Still, the movie belongs to its revered history. Hamill plays Luke as gnarly and grim, and almost wholly unlike the farmboy or heroic Jedi we remember from 35 years ago. Leia is conversely even more like the late-great Carrie Fisher this time around: She’s dry, sardonic, and lovably deadpan. Developing the wit of Hollywood royalty to accompany her onscreen princess title, Leia’s grace and Luke’s mercurial misery are what ties the film together. This movie is very much about them accepting the past and bequeathing their future to young people who are more than just the franchise’s fresh crop this time around—they’ve become true heirs.

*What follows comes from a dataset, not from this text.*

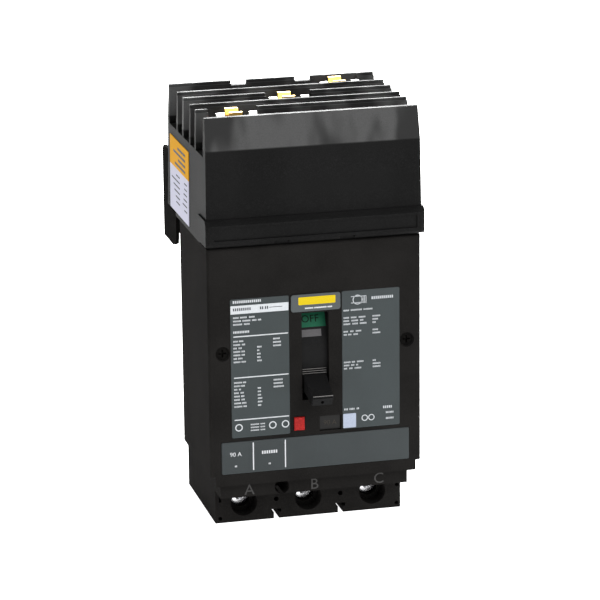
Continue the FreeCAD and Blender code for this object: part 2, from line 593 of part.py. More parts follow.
def blade_tip(x):
    return turned(box(x - 3.4, x + 3.4, 75.0, 76.5, 113.5, 120.0), CROSSBAR, OPEN_ANGLE)


def crossbar(blades):
    bar = cyl_x(CROSSBAR, CROSSBAR_R, -46.8, 46.8)
    necks = both_sides(lambda a, b: tube_gap(a, b), 13.6, 15.9)
    bar = cut(bar, necks + blades)
    y, z = lever_pin()
    arm = [(CROSSBAR[0] - 1, CROSSBAR[1] - 3), (CROSSBAR[0] + 2.4, CROSSBAR[1] + 3), (y + 2.2, z + 2.2)]
    arm += [(y - 2.2, z + 1.6), (y - 2.4, z - 1.8)]
    arms = both_sides(lambda a, b: prism(arm, a, b), 6.0, 7.4)
    pins = both_sides(lambda a, b: cyl_x((y, z), LINK_PIN_R, a, b), 6.0, 9.6)
    return fuse([bar] + arms + pins)


def tube_gap(a, b):
    return cyl_x(CROSSBAR, CROSSBAR_R + 1, a, b).cut(cyl_x(CROSSBAR, CROSSBAR_NECK_R, a - 1, b + 1))


def trip_bar():
    y, z = TRIP_BAR
    bar = cyl_x(TRIP_BAR, TRIP_BAR_R, -45.0, 45.0)
    tab = box(-12.4, -10.0, y - 1.3, y + 1.3, z - 13.0, z)
    arm = [(y, z - 2), (y, z + 2), (25.0, z + 2), (22.6, z + 2), (22.6, z - 0.4)]
    arms = both_sides(lambda a, b: prism(arm, a, b), 9.2, 10.7)
    paddles = []
    for _, x in POLES:
        paddles.append(box(x - 3, x + 3, y - 1, y + 1, z, z + 11))
    return fuse([bar, tab] + arms + paddles)


# ---- trip unit and load conductors ------------------------------------------------------
def load_strap(x):
    return box(x - STRAP_HALF, x + STRAP_HALF, LUG_Y[1] + 0.1, 66.5, 3.0, 44.0)


def bimetal(x):
    return box(x - 5, x + 5, LUG_Y[1] - 1.3, LUG_Y[1] + 0.1, 34.0, 77.0)


def magnet_yoke(x):
    back = box(x - 9.4, x + 9.4, 66.9, 68.5, 48.0, 62.0)
    legs = both_sides(lambda a, b: box(x + a, x + b, 52.0, 67.0, 48.0, 62.0), 7.6, 9.4)
    ears = both_sides(lambda a, b: box(x + a, x + b, 46.8, 56.0, 48.0, 52.0), 9.3, 10.6)
    return cut(fuse([back] + legs + ears), [cyl_x(ARMATURE_PIVOT, ARMATURE_PIN_R + FIT, x - 12, x + 12)])


def armature(x):
    body = box(x - 9.0, x + 9.0, 48.0, 49.6, 44.0, 66.0)
    window = box(x - 3.0, x + 3.0, 47.0, 51.0, 53.0, 58.0)
    pin = cyl_x(ARMATURE_PIVOT, ARMATURE_PIN_R, x - 10.6, x + 10.6)
    return fuse([cut(body, [window]), pin])


def braid(x):
    low = box(x - 4, x + 4, LUG_Y[1] + 0.1, 79.0, 70.5, 72.3)
    high = box(x - 4, x + 4, 77.2, 79.0, 70.5, 98.0)
    body = fuse([low, high])
    edges = [e for e in body.Edges if runs_along(e, 0) and e.BoundBox.YMax > 78.9 and e.BoundBox.ZMax < 72]
    return body.makeFillet(2.4, edges)


def lug(x):
    body = box(x - 10.8, x + 10.8, LUG_Y[0], LUG_Y[1], 3.0, 25.0)
    edges = [e for e in body.Edges if runs_along(e, 1)]
    body = body.makeFillet(1.6, edges)
    wire = cyl_z(x, WIRE_Y, WIRE_R, 2.0, 26.0)
    thread = cyl_y(x, LUG_Z, WIRE_SCREW_R + FIT, LUG_Y[0] - 1, WIRE_Y)
    return cut(body, [wire, thread])


def wire_screw(x):
    body = cyl_y(x, LUG_Z, WIRE_SCREW_R, LUG_Y[0] - 2.5, WIRE_Y - WIRE_R - 0.8)
    turns = [radians(60 * k) for k in range(7)]
    corners = [V(x + 2.5 * cos(t), LUG_Y[0] - 3, LUG_Z + 2.5 * sin(t)) for t in turns]
    return cut(body, [Part.Face(Part.makePolygon(corners)).extrude(V(0, 5, 0))])


def hold_down_screw():
    x, z = HOLD_DOWN
    head_y = 19.5
    head = cyl_y(x, z, 3.7, head_y, head_y + 4)
    shank = cyl_y(x, z, 2.3, head_y + 3.9, REAR_Y + 0.1)
    thread = cyl_y(x, z, 2.5, REAR_Y, REAR_Y + 6)
    cross = [box(x - 2.4, x + 2.4, head_y - 1, head_y + 1.4, z - 0.5, z + 0.5)]
    cross.append(box(x - 0.5, x + 0.5, head_y - 1, head_y + 1.4, z - 2.4, z + 2.4))
    return cut(fuse([head, shank, thread]), cross)


def arc_plate(x, y):
    body = box(x - 11, x + 11, y, y + 1.5, 118.0, 146.0)
    notch = box(x - 4.6, x + 4.6, y - 1, y + 3, 117.0, 129.0)
    corners = [V(x - 4.6, y - 1, 129), V(x + 4.6, y - 1, 129), V(x, y - 1, 134)]
    vee = Part.Face(Part.makePolygon(corners + corners[:1])).extrude(V(0, 4, 0))
    return cut(body, [notch, vee])


def trip_button():
    x, z = BUTTON
    w, h = BUTTON_SIZE
    head = box(x - w / 2, x + w / 2, -0.7, 6.0, z - h / 2, z + h / 2)
    edges = [e for e in head.Edges if e.BoundBox.YMax < -0.69]
    head = head.makeFillet(0.5, edges)
    rod = box(x - 3.1, x - 1.1, 5.5, TRIP_BAR[0] - 1.6, 52.0, 54.6)
    post = box(x - 3.1, x - 1.1, 5.5, 8.0, 52.0, z)
    return fuse([head, rod, post])


# ---- write the parts --------------------------------------------------------------------
save("front_cover", [front_cover()])
save("base_housing", [base_housing()])
flat_plates()
save("cover_screws", [cross_head_screw(x, z, 1.2, 3.3, 2.4, SCREW_R, 36.0) for x, z in COVER_SCREWS])
save("case_screws", [case_screw(x, z) for x, z in CASE_SCREWS])
line_housing()
save("rear_bracket", [rear_bracket()])
save("bracket_screws", bracket_screws())

for name, x in POLES:
    y = BAR_Y[name]
    save("jaw_fingers_" + name, [jaw_fingers(x, y)])
    save("line_strap_" + name, [line_strap(x, y)])
    save("arc_plates_" + name, [arc_plate(x, 48.0 + 3.8 * k) for k in range(7)])
    save("load_lug_" + name, [lug(x)])
    save("wire_screw_" + name, [wire_screw(x)])
    save("armature_" + name, [armature(x)])
save("jaw_blocks", [jaw_block(x, BAR_Y[name], side) for name, x in POLES for side in (-1, 1)])
save("load_straps", [load_strap(x) for _, x in POLES])
save("jaw_springs", [s for name, x in POLES for s in jaw_springs(x, BAR_Y[name])])
save("fixed_contacts", [box(x - 4, x + 4, STRAP_Y - 1.6, STRAP_Y, 112.5, 121.0) for _, x in POLES])
walls = []
for _, x in POLES:
    walls += both_sides(lambda a, b: box(x + a, x + b, 46, 76, 117, 147), 11.0, 12.3)
save("arc_chute_walls", walls)
save("bimetals", [bimetal(x) for _, x in POLES])
save("magnet_yokes", [magnet_yoke(x) for _, x in POLES])
save("flexible_braids", [braid(x) for _, x in POLES])

blades = [moving_blade(x) for _, x in POLES]
save("moving_contact_blades", blades)
save("moving_contact_tips", [blade_tip(x) for _, x in POLES])
save("crossbar", [crossbar(blades)])
save("mechanism_side_frames", side_frames())
save("cradle", [cradle()])
save("upper_links", link(LINK_TOP, KNEE, 10.0, 11.5))
save("lower_links", link(lever_pin(), KNEE, 8.0, 9.5))
save("knee_pin", [cyl_x(KNEE, KNEE_PIN_R, -9.5, 9.5)])
save("trip_bar", [trip_bar()])

handle = toggle_handle()
save("toggle_handle", [handle])
save("toggle_shutter", [toggle_shutter(handle)])
save("off_flag", [flag(36.8, 48.8)])
save("on_flag", [flag(-48.8, -36.8)])
save("shutter_bar", [flag(30.2, 35.2, 4.2)])
save("toggle_yoke", [toggle_yoke()])
save("main_springs", main_springs())
save("trip_button", [trip_button()])
spring = coil(BUTTON[0] + 1.6, 9.4, SPRING_SEAT_Y - 0.4, BUTTON[1], 1.9, 0.35, 3)
save("trip_button_spring", [spring])
save("hold_down_screw", [hold_down_screw()])
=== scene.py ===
# Three-pole molded case breaker: finishes, printed plates and small fittings on the fixed frame.
#
# X runs across the poles, Y from the operating face to the back, Z up from the load end.
# Sizes below are in metres, and heights are measured from the load end.
import json
import math
import random

import bpy
from mathutils import Matrix, Vector


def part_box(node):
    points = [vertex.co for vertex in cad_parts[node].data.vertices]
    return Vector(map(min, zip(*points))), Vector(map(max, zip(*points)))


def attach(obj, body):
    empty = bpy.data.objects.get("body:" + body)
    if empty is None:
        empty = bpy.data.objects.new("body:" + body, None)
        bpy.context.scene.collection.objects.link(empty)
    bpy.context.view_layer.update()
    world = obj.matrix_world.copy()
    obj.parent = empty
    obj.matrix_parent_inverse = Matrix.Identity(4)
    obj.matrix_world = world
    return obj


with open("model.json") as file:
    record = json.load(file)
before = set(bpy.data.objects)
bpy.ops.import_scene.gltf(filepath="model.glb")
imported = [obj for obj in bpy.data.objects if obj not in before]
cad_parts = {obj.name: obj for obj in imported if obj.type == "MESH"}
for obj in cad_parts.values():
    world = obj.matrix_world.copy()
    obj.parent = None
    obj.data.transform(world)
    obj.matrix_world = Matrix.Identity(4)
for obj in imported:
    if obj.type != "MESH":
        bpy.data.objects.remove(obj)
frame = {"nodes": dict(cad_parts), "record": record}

bl_info = {
    "name": "Molded case breaker",
    "version": (1, 0, 0),
    "blender": (4, 5, 0),
    "location": "View3D > Sidebar > Breaker",
    "description": "Finishes, printed plates and small fittings of a three-pole breaker",
    "category": "Object",
}

MM = 0.001
FACE_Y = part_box("front_cover")[0][1]      # front plane of the cover
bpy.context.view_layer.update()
POLE_PITCH = 35.0 * MM
PHASES = ("A", "B", "C")
TOGGLE_AXIS_Y = FACE_Y + 46.0 * MM
TOGGLE_AXIS_Z = 93.8 * MM
TOGGLE_TILT = -18.0                        # degrees, where the handle rests when off
FLAG_R = 43.36 * MM                        # face of the curved flags from the toggle's axis
PRINT_T = 0.05 * MM                        # thickness of a printed or moulded mark


# ---- shader maths -----------------------------------------------------------------------
class Value:
    """A number that varies over a surface, so that a formula on values adds its Math nodes."""

    def __init__(self, shade, socket):
        self.shade = shade
        self.socket = socket

    def maths(self, operation, first, second=0.0):
        node = self.shade.node("ShaderNodeMath", {"operation": operation}, {0: first, 1: second})
        return Value(self.shade, node.outputs[0])

    def __add__(self, other):
        return self.maths("ADD", self, other)

    __radd__ = __add__

    def __sub__(self, other):
        return self.maths("SUBTRACT", self, other)

    def __rsub__(self, other):
        return self.maths("SUBTRACT", other, self)

    def __mul__(self, other):
        return self.maths("MULTIPLY", self, other)

    __rmul__ = __mul__

    def __gt__(self, other):
        return self.maths("GREATER_THAN", self, other)

    def step(self, low, high):
        """0 below low, 1 above high, smooth between them."""
        settings = {"interpolation_type": "SMOOTHSTEP"}
        node = self.shade.node("ShaderNodeMapRange", settings, {0: self, 1: low, 2: high})
        return Value(self.shade, node.outputs[0])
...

The heavy lifting Johnson does—balanced with more than a little fan service—causes The Last Jedi to be Star Wars’ true legacy film. With the torch already passed before the opening crawl, the protagonists now wield this heritage as swiftly as a lightsaber, and when it comes down to the pairing of Ridley and Driver, the movie crackles with real force. Much of the film is about Hamill letting go of the past, but with Ridley and Driver bringing considerable heat and shadings of equivocacy to their roles, they each promise a future for Star Wars more layered than good versus evil, or Jedi versus Sith. (Driver also confirms Kylo to be one of the decade’s best baddies.)
It is in their scenes together the film finds its true spark, and it’s one that lights up the movie’s numerous and impressive action sequences. With a painterly eye and the showmanship of an old school Western epic, Johnson draws each battle and lightsaber sequence with the kind of visual poetry and patience almost forgotten at the blockbuster level—and populates it with characters who are not just lovable, but now are also very, very troubled.
By the end, an ambiguity has seeped into the Star Wars universe, and with it, a new overcast gray hangs above all the players. Yet the contrast just makes them and the hue of their blades pop all the brighter. Every new Star Wars movie since Disney bought Lucasfilm has been heralded as the first worthy successor to the Original Trilogy, but with The Last Jedi it’s finally true.